I mention African-American companies like Carol’s Daughter (selling face, hair, and body hair and oils) and Nubian Heritage (a one-stop lifestyle emporium), telling Magbé that I support companies like this, even banking with the black-owned Carver Federal Savings Bank, for just the reasons she’s raising. She laments that French blacks haven’t set up such companies. The only French-African businesses in Paris are restaurants like Le Petit Dakar and the stores we pass by in Château Rouge selling boubou and African material.

As we turn the corner, a half-dozen police officers guard the park entrance on the rue Cavé; even more stand watch nearby on the rue Saint Luc. A century-old hotel in the thirteenth arrondissement housing African immigrants from Senegal, Ghana, Mali and Tunisia caught fire days ago, killing 17. Thirteen were children. The heavy police presence is meant to provide a sense of security for the Festival Rue Léon, but as usual in cases like this, the officers seem more menacing than protecting. Life for Africans in Paris takes in tragic events like this regularly. Only four months ago, 24 Africans were killed in an accidental electrical fire at the Paris Opéra hotel.

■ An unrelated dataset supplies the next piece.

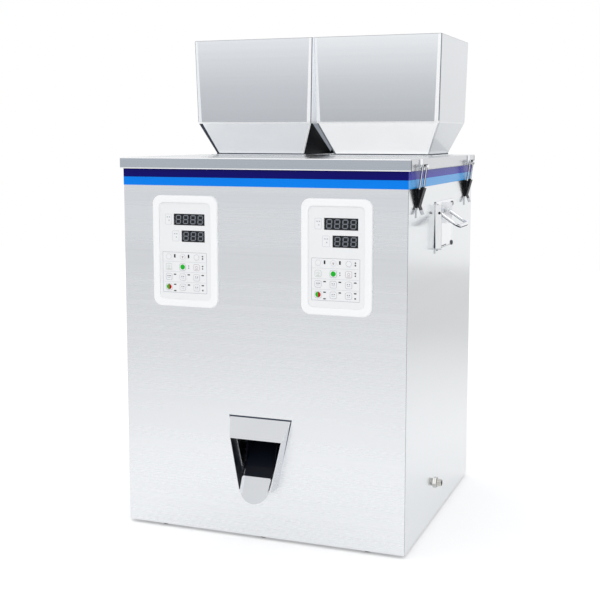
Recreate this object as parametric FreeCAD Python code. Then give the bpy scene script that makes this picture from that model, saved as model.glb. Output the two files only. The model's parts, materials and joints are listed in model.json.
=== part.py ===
import FreeCAD, Part
import math
import os

V = FreeCAD.Vector

# Case: x runs across the front, y from front to back, z up from the underside of the case.
case_width = 430.0
case_depth = 406.0
rim_height = 541.0
sheet = 1.2
rim_flange = 12.0
base_upstand = 14.0
fit_gap = 0.3
pin_gap = 0.12

# Six rubber feet
foot_height = 4.0
foot_radius = 7.5
foot_taper = 1.0
foot_front_inset = 14.0
foot_side_inset = 56.0

# Two coloured films round the front and the sides
film = 0.25
stripe_height = 12.0
stripe_drop = 10.0

# Lid
lid_overhang = 4.0
lid_rise = 6.0
lid_skirt = 16.0
seal_width = 8.0
seal_inset = 2.0

# Hoppers, measured from the case's sides and back and up from the lid
hopper_side_margin = 9.5
hopper_gap = 1.0
hopper_height = 184.0
bin_foot_height = 53.0
bin_depth = 191.0
bin_lean = 3.2
hopper_back_reach = 4.0
outlet_step_x = 26.0
outlet_step_y = 30.0
hopper_flange = 8.0
hem_height = 10.0

# Outlet necks under the lid
neck_flange = 11.0
neck_drop = 29.0
chute_step_x = 30.5
chute_step_y = 19.5
chute_length = 24.0

# Feed gates on the front of the chutes
gate_thickness = 1.5
gate_side_step = 2.0
gate_edge = 2.8
gate_travel = 10.0
gate_stud_radius = 2.0
gate_stud_rise = 9.0
gate_nut_radius = 5.0
gate_nut_length = 5.0

# Vibrating trays
feed_gap = 10.0
tray_side_margin = 7.5
tray_back_margin = 10.5
tray_overlap = 5.0
tray_height = 30.0
tray_wall = 1.5
bar_height = 14.5
bar_depth = 13.5
bar_side_step = 13.5
armature_width = 44.0
armature_depth = 40.0

# Feeder bases, magnets and leaf springs
spring_height = 76.5
spring_angle = 20.0
spring_thickness = 1.5
spring_side_step = 18.5
spring_front_inset = 45.0
spring_back_inset = 38.0
feeder_base_side_step = 11.5
feeder_base_height = 25.0
magnet_height = 28.0
magnet_yoke = 8.8
magnet_gap = 1.2
rubber_radius = 9.0
rubber_height = 15.0
shelf_margin = 2.0
shelf_flange = 20.0

# Weigh buckets and their doors
bucket_wall = 1.2
bucket_front_margin = 65.0
bucket_depth = 98.0
bucket_drop = 8.0
bucket_front_height = 30.0
bucket_back_height = 45.0
bucket_outlet_reach = 26.0
bucket_height = 98.0
bucket_mouth_cut = 9.6
ear_radius = 5.0
hinge_forward = 4.0
hinge_rise = 3.0
shaft_radius = 1.5
barrel_radius = 3.0
door_thickness = 1.5
door_start = 8.0
lever_side_gap = 20.0
lever_length = 24.0
lever_half_width = 2.0
lever_half_thickness = 1.5
roller_radius = 4.0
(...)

Leaving Château Rouge, I ask Magbé how living in Paris is preferable to living in Senegal. She says, “It really depends. Probably for the work and the comfort you can have here. I don’t come from a rich family in Africa, so let’s say for a middle class situation, I prefer to live here.” And how can living in Africa trump living in France? “Well, living at home. I think for everyone, if you can be in your own country, you feel stronger. You have the family around, you’re not alone. You know the rules, you know the language, and you are not seen immediately as someone different. But I don’t really see the color stuff in France every day. We’re talking about it but it’s not an issue. It’s only in some situations; then you remember you’re black. But when I go out, I really feel full-percent French.

“As long as you are in the middle class, they accept [you]. If they have the feeling that you are getting more than what they can have, then you’ll have a question of xénophobie. So I don’t know if it’s called racism or jealousy.”